If that’s not enough proof of Glee’s insensitivity to race, all you need to do it look at any one episode for a myriad of references to Tina and Mike’s “Asianness”, Roy Flanagan’s “Irishness” (or leprechaunnes, as Brittany might refer to it) and Puck and Rachel’s “Jewishness” (though that also falls under religious prejudice as well).

Homophobia & Transphobia.

Sure, Glee’s pretty much a vehicle for Kurt and, increasingly, Blaine, to showcase their voices, fashion sense and flamboyance. McGuire chose to speak at length about how sensitively the show handled Kurt coming out to his dad and Kurt and Blaine’s first time, and I have to agree with her. And yes, seeing two men make gay love (okay, the implication of them making gay love) on primetime network television without a stink being kicked up is pretty groundbreaking, as panelist for Glee and MC, Tim Hunter, noted. But they still single out Kurt for his gayness (“Single Ladies [Put a Ring on It]” and “Le Jazz Hot!”, anyone?), not to mention how Finn went about outing Santana in “Mash Off”.

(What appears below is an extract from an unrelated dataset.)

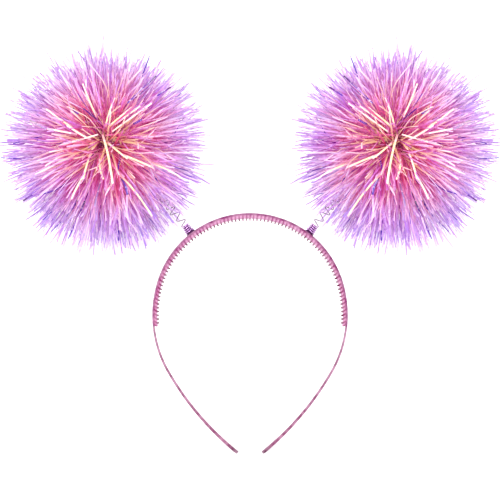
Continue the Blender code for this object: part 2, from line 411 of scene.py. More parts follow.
@dataclass(frozen=True)
class BandFinish:
    """Glossy pink moulded plastic, mauve on the rim and pale where light comes through the web,
    with painted shade darkening the teeth's tips and the arms' rounded ends.
    """

    name: str = "band_plastic"
    roughness: float = 0.30
    rim: Colour = shown(170, 84, 144)
    shoulder: Colour = shown(190, 94, 154)
    rib: Stops = (
        (0.00, shown(214, 120, 174)),
        (0.35, shown(192, 84, 156)),
        (0.65, shown(188, 74, 142)),
        (1.00, shown(196, 80, 144)),
    )
    web: Stops = (
        (0.00, shown(255, 176, 226)),
        (0.40, shown(252, 146, 214)),
        (0.65, shown(250, 138, 204)),
        (1.00, shown(246, 132, 198)),
    )
    web_foot: Colour = shown(255, 180, 228)
    # painted shade: the teeth darken towards their tips
    shaded_tip: Colour = shown(146, 62, 114)
    arm_top: Colour = shown(196, 136, 170)
    arm_low: Colour = shown(184, 110, 150)
    # painted shade: the arms' rounded ends darken
    end: Colour = shown(146, 98, 124)
    bloom: Colour = srgb(255, 214, 238)
    rim_fade: tuple[float, float] = (0.0005, 0.0011)  # depths below the outer line, in metres
    shoulder_fade: tuple[float, float] = (0.0011, 0.0017)
    foot_fade: tuple[float, float] = (0.0015, 0.0029)
    shaded_tip_fade: tuple[float, float] = (0.0028, 0.0035)
    rib_fade: tuple[float, float] = (0.42, 0.62)  # shares of a tooth's width from its middle
    shaded_end_fade: float = 0.010

    def make(self, comb: "Comb") -> bpy.types.Material:
        """Build the material.

        Args:
            comb: The comb whose teeth and arms it colours.

        Returns:
            The material.
        """
        kit = NodeKit(self.name)
        strip = kit.attribute("strip", "Vector")
        parts = kit.node("ShaderNodeSeparateXYZ", None, (strip,))
        along, up = (Socket(kit, output) for output in parts.outputs[:2])
        depth = up * -1.0
        reach = abs(along)
        pitch_share = (along / comb.pitch + 0.5).math("FRACT") - 0.5
        inside, outside = (comb.tooth * share for share in self.rib_fade)
        rib = 1.0 - kit.smooth(abs(pitch_share) * comb.pitch, inside, outside)
        down = reach / comb.arm_start
        web = kit.mix(kit.smooth(depth, *self.foot_fade), kit.ramp(down, self.web), self.web_foot)
        low = kit.mix(rib, web, kit.ramp(down, self.rib))
        colour = kit.mix(kit.smooth(depth, *self.rim_fade), self.rim, self.shoulder)
        colour = kit.mix(kit.smooth(depth, *self.shoulder_fade), colour, low)
        # painted shade on the teeth's tips
        colour = kit.mix(kit.smooth(depth, *self.shaded_tip_fade) * rib, colour, self.shaded_tip)
        last = comb.line.length
        arm = kit.mix(kit.smooth(reach, comb.arm_start, last), self.arm_top, self.arm_low)
        # painted shade over the last part of each arm
        arm = kit.mix(kit.smooth(reach, last - self.shaded_end_fade, last), arm, self.end)
        start = kit.smooth(reach, comb.arm_start - 0.0008, comb.arm_start + 0.0006)
        colour = kit.mix(start, colour, arm)
        cloud = kit.noise(strip, 260.0, 3.0)
        colour = kit.mix(kit.smooth(cloud, 0.35, 0.7) * 0.14, colour, self.bloom)
        fine = kit.noise(strip, 2600.0, 2.0)
        inputs = {
            "Base Color": colour,
            "Roughness": kit.smooth(cloud, 0.2, 0.8) * 0.12 + (self.roughness - 0.06),
            "IOR": 1.5,
            "Subsurface Weight": 0.10,
            "Subsurface Radius": (0.0016, 0.0007, 0.0010),
            "Subsurface Scale": 1.0,
            "Specular IOR Level": 0.35,
            "Coat Weight": 0.12,
            "Coat Roughness": 0.15,
            "Normal": kit.bump(fine, 0.25, 0.00003),
        }
        return kit.plain_surface(inputs)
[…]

They’ve handled the Brittany/Santana thing the best out of every relationship in the show, so that’s one point for lesbianism, but at the expense of other sexual orientations and gender identities, perhaps?

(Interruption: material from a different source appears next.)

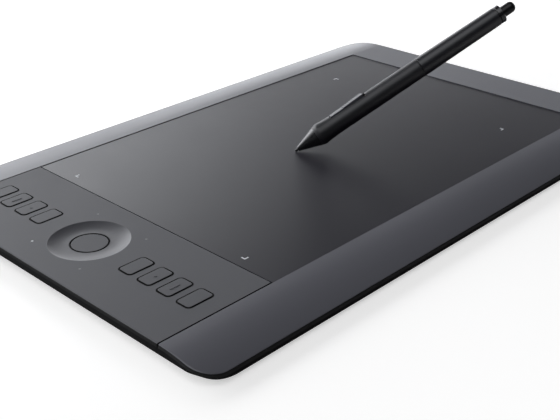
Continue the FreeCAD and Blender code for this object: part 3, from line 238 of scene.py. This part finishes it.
# Circuit boards. Glass-epoxy laminate with etched copper under green solder mask: the main
# board, the digitiser board under the sheet, the touch ring's sensor and the pen's board.
TRACK_SCALE_MM = 2.0
TRACK_DEPTH = 0.00004

# Solder mask: a deep glossy green, with the tracks as raised lines of a lighter green. The real
# ones are 0.3 mm apart, and these are about 1 mm apart, so that they show.
solder_mask, tree, place = start_material("glass epoxy, green solder mask")
tracks = add_node(tree, "TexBrick", {
    "Vector": place, "Scale": 1000.0 / TRACK_SCALE_MM, "Mortar Size": 0.035,
    "Color1": linear("12492c"), "Color2": linear("0f4328"), "Mortar": linear("2c7a4a"),
    "Brick Width": 1.9, "Row Height": 0.55})
track_relief = add_node(tree, "Bump", {
    "Height": tracks.outputs["Fac"], "Distance": TRACK_DEPTH, "Strength": 1.0})
finish(solder_mask, {
    "Base Color": tracks, "Roughness": 0.34, "IOR": 1.5, "Normal": track_relief})
dress(solder_mask, "main_board", "digitiser_board", "ring_sensor", "pen_board")

# Chips. Circuits moulded into epoxy packages, soldered to the upper face of the main board
# in a reflow oven.

# Moulded epoxy: a dull, even black.
epoxy = moulded("black epoxy, moulded", "1c1c1e", 0.5, grain_mm=0.15, depth_mm=0.004)
dress(epoxy, "board_chips")

# Shield plate. A sheet of rolled aluminium, stuck under the digitiser board to keep what lies
# below it from disturbing the pen's signal.
ROLL_MM = 0.7
ROLL_RUN_MM = 50.0
ROLL_DEPTH = 0.00002

# Rolled aluminium: pale, with fine lines along it that draw its highlight out. They are 0.7 mm
# apart, coarser than the real ones, so that they show.
rolled, tree, place = start_material("aluminium, rolled")
roll_place = add_node(tree, "Mapping", {
    "Vector": place, "Scale": (1000.0 / ROLL_RUN_MM, 1000.0 / ROLL_MM, 1000.0 / ROLL_RUN_MM)})
roll_lines = add_node(tree, "TexNoise", {"Vector": roll_place, "Scale": 1.0})
roll_relief = add_node(tree, "Bump", {"Height": roll_lines, "Distance": ROLL_DEPTH})
finish(rolled, {
    "Base Color": linear("c4c6c9"), "Metallic": 1.0, "Roughness": 0.36, "Normal": roll_relief})
dress(rolled, "shield_plate")

# Touch film and ribbon cable. Amber film with printed conductors: a sheet laminated to the
# digitiser board, and the flat cable that joins the two boards.

# Polyester film: smooth and shiny, the colour of weak tea.
polyester = moulded("polyester film, amber", "8a6a36", 0.25, grain_mm=0.6, depth_mm=0.002)
dress(polyester, "touch_film", "ribbon_cable")

# Sockets of the ribbon cable. Moulded in glass-filled nylon in its natural cream, and soldered
# to the boards. The pen's inner frame is the same plastic.

# Glass-filled nylon: cream, and slightly rough from the glass at its surface.
nylon = moulded("glass-filled nylon, natural", "c9c2b1", 0.5, grain_mm=0.3, depth_mm=0.006)
dress(nylon, "ribbon_sockets")

# Switches and the shell of the USB socket. Pressed out of thin steel, nickel-plated, and
# soldered to the boards. The pen's side switches are the same.
PLATING_MM = 1.1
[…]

Just look at “The Rocky Horror Glee Show”, for example. Not only to Mike’s parents make him pull out because they don’t want him associated with a “tranny” musical, but the show even substitutes the lyrics “I’m just a sweet transvestite from transsexual Transylvania” for “sensational Transylvania”. Pardon me, but I don’t see what all the fuss is about in using the word “transsexual”.

Finally, we can’t forget Coach Beiste. When she debuted on the show, her sexuality and gender was thrown up in the air, when she’s really just an unconventionally attractive, masculine straight woman who happens to coach a men’s football team. But of course attention is drawn to her 40-year-old virgin status every time there’s a virginity-themed episode. Because, you know, she’s old and funny-looking and has never been on a date! Riotous!

Ableism.

Where do I start? There’s Emma’s OCD, which is made fun of by everyone from Gwyneth Paltrow’s Holly Holiday to her own parents (not to mention Will trying to come to her rescue by attempting to “cure” her). Artie’s wheelchair-bound way of life, which was even pointed out during the debate, only for the panelists to laugh at Artie wanting to give Blaine a standing ovation, “because he can’t”, and a whole episode, “Wheels”, insensitively dedicated to his disability.

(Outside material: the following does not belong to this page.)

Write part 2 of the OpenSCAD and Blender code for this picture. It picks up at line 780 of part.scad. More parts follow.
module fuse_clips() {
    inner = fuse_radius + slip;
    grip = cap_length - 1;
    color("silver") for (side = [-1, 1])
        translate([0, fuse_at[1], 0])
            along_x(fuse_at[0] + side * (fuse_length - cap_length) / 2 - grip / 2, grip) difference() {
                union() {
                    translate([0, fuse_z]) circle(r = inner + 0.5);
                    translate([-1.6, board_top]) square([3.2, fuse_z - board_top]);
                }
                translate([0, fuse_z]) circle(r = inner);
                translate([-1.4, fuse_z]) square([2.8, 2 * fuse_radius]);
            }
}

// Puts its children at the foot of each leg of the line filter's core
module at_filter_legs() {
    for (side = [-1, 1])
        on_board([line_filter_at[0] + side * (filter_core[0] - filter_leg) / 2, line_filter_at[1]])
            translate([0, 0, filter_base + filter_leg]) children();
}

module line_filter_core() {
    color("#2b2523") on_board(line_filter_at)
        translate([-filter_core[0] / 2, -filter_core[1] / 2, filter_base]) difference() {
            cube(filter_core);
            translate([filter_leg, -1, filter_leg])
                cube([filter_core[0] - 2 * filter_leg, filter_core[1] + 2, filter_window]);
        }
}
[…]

I will applaud the show for their inclusion of, and remarkable sensitivity to, Down’s syndrome sufferers. But then they go and use undiagnosed Asperger’s syndrome as an excuse for anti-social and selfish behaviour. Cutting off their nose to spite their face…

Fatism.

Puck’s rendition of “Fat Bottomed Girls” was a clip played at the talk, and was received by audible groans. To see Lauren so uncomfortable as Puck serenaded her was awkward for the audience, and the patronisation was palpable. Like, oh Glee has a plus-sized girl who doesn’t hate herself and is being chased by the hottest guy in school; we’ve come so far.

But when Mercedes is relegated to backing vocals in favour of the slim lined Rachel, can’t get a date and suffers from an alleged eating disorder which is swept under the rug with some sage advice and a granola bar from Quinn, it’s all just tokenism.

So there you have it: the debating of the issues I wished had’ve been brought up by the panel. As my friend, housemate and fellow debate-goer put it: “It was just like Glee: it slightly touched on the issues, but ultimately didn’t add anything new to the discourse.” So feel free to add anything I, or the panel, didn’t cover in the comments.

Related: The Underlying Message in Glee’s “Original Song” Episode.

Brown Eyed Girl.

The Underlying Message in Glee’s “Duets” Episode.

The Underlying Message in Glee’s “The Rocky Horror Glee Show” Episode.

Glee: T.G.Inappropriate.F.

Ain’t Nothin’ Gonna Break My Slutty Stride.

Rachel Berry as Feminist.

Is Lea Michele Too Sexy?

In Defence of Rachel Berry.

Boys Will Be Boys, Revisited.

Glee Season 2 Final in Pictures.

The Underlying Message in Glee’s “Asian F” Episode.

The Underlying Message in Glee’s “The First Time” Episode.

Glee: Santana is Forced Out of the Closet.

The (Belated) Underlying Message in Glee’s “Never Been Kissed” Episode.

Glee “Sexy” Review.

Glee Back in Full Force.

Elsewhere: [Bitch Magazine] The Transcontinental Disability Choir: Glee-ful Appropriation.

[Xhibit P] Fat Girls Singing Backup: Body Images in Glee.

[TV.com] Is It Okay to Find Glee’s Plus-Sized Character, Lauren Zizes, Gross?

[Jezebel] Why Won’t Glee Give Mercedes a Boyfriend?

Image via Meg. All Things Me.

Movies: Breaking Dawn—Sex is Bad, Okay? And You Will Be Punished for Having It With a Life-Sucking Vampire Foetus. Sorry, Life-Sucking Vampire BABY!*

 

Much has been made of Stephenie Meye’s Mormon ways in the Twilight saga.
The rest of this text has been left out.